-- Task material --
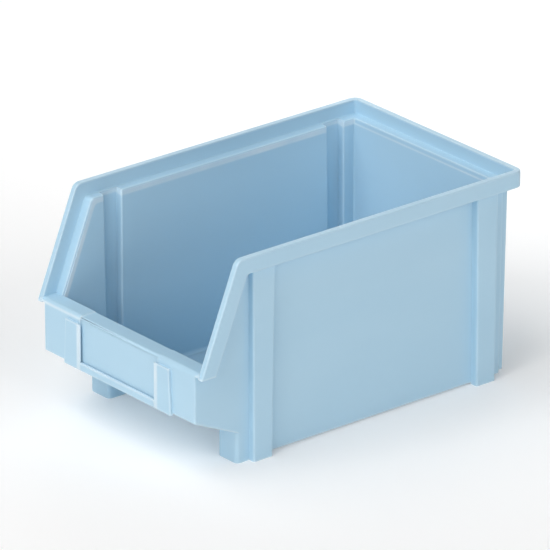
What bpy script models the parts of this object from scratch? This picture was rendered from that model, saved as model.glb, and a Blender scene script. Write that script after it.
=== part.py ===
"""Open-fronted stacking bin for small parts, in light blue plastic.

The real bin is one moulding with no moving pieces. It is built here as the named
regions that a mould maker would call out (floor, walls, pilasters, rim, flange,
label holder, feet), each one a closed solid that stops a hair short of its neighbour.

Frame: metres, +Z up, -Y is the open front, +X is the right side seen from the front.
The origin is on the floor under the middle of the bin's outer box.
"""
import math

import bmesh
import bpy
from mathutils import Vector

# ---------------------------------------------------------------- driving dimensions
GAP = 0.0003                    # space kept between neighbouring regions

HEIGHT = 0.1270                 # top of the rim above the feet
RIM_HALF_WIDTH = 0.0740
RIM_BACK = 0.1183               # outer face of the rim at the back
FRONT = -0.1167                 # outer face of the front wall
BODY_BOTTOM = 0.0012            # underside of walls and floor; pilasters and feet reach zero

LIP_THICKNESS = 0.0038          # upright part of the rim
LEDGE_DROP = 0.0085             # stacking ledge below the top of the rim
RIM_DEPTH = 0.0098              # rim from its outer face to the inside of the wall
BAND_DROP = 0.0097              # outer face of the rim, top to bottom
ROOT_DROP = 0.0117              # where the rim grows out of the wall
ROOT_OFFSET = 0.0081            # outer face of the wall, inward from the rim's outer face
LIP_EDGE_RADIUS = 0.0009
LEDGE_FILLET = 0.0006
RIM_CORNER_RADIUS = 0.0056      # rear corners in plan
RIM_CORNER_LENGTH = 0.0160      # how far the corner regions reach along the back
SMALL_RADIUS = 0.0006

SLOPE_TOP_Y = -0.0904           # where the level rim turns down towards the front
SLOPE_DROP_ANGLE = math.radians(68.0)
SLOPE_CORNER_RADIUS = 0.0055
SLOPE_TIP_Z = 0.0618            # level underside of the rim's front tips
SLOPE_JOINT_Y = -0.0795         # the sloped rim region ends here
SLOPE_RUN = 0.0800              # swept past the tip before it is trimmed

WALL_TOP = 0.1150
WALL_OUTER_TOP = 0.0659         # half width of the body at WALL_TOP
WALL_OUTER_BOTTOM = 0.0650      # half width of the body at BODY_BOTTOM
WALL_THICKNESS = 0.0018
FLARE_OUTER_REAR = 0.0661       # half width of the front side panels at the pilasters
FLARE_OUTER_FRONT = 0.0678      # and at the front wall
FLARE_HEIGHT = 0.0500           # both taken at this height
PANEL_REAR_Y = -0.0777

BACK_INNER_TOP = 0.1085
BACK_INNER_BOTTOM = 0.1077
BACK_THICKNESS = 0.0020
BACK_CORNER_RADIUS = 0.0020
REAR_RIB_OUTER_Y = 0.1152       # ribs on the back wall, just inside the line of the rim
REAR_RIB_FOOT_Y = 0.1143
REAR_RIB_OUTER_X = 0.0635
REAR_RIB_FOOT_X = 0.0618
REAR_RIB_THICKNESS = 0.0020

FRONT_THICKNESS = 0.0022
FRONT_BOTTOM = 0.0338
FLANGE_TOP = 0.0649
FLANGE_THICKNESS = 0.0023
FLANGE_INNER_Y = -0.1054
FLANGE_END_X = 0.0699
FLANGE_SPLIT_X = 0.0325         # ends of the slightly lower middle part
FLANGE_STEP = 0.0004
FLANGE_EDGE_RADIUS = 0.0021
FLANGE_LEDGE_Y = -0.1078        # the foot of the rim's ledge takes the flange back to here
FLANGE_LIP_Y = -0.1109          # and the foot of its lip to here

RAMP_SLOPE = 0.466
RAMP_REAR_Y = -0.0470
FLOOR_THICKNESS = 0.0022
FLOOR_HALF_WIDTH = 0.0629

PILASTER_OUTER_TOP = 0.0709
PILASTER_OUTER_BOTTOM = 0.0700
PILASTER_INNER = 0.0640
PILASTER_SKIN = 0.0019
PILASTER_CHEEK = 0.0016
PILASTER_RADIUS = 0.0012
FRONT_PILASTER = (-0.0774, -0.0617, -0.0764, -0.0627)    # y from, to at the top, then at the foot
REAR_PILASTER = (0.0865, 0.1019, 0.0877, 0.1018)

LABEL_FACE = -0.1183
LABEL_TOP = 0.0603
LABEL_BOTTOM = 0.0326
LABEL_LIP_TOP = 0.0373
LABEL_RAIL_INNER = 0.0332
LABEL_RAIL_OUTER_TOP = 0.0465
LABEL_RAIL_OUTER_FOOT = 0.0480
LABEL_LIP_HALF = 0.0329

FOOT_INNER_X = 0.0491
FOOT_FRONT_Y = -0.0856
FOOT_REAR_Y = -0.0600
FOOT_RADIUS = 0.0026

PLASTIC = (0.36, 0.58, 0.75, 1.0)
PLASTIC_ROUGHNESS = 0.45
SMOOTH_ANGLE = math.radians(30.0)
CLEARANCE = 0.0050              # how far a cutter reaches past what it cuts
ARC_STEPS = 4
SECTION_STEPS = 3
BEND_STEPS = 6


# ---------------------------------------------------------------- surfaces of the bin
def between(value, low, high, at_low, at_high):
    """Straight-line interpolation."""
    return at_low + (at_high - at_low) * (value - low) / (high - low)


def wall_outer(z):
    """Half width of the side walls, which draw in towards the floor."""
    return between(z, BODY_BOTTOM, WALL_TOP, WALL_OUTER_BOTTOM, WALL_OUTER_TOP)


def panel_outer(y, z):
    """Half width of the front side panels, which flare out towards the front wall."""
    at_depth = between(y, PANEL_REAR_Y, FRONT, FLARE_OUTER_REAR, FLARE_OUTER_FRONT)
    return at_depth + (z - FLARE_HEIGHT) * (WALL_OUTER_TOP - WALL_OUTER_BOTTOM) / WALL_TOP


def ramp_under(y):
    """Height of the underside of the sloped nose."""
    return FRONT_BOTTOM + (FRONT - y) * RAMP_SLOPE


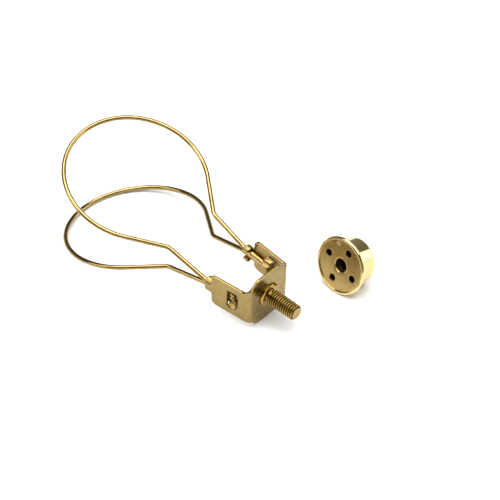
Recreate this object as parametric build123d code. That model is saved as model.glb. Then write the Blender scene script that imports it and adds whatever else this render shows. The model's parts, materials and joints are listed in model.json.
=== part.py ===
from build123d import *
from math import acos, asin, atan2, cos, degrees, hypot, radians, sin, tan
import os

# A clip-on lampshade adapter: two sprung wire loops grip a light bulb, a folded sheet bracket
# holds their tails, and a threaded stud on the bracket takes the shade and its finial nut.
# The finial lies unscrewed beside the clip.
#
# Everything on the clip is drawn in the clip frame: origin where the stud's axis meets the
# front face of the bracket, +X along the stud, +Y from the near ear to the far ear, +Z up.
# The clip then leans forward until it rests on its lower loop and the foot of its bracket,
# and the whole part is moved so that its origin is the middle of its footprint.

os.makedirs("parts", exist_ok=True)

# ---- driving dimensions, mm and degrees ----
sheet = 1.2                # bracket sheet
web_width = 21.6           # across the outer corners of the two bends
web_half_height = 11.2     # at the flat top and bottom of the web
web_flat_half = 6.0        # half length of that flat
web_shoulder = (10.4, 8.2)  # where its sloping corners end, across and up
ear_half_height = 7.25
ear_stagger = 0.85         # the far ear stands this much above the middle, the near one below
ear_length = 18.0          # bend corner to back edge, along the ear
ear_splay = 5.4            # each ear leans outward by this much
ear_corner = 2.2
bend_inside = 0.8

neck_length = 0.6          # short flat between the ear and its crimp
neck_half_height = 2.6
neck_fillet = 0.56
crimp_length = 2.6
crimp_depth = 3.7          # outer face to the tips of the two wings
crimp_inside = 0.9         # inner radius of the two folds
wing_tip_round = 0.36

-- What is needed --
Go through the entries and return each line where the word "Blender" appears.

-- Response to this exercise --
What bpy script models the parts of this object from scratch? This picture was rendered from that model, saved as model.glb, and a Blender scene script. Write that script after it.
Recreate this object as parametric build123d code. That model is saved as model.glb. Then write the Blender scene script that imports it and adds whatever else this render shows. The model's parts, materials and joints are listed in model.json.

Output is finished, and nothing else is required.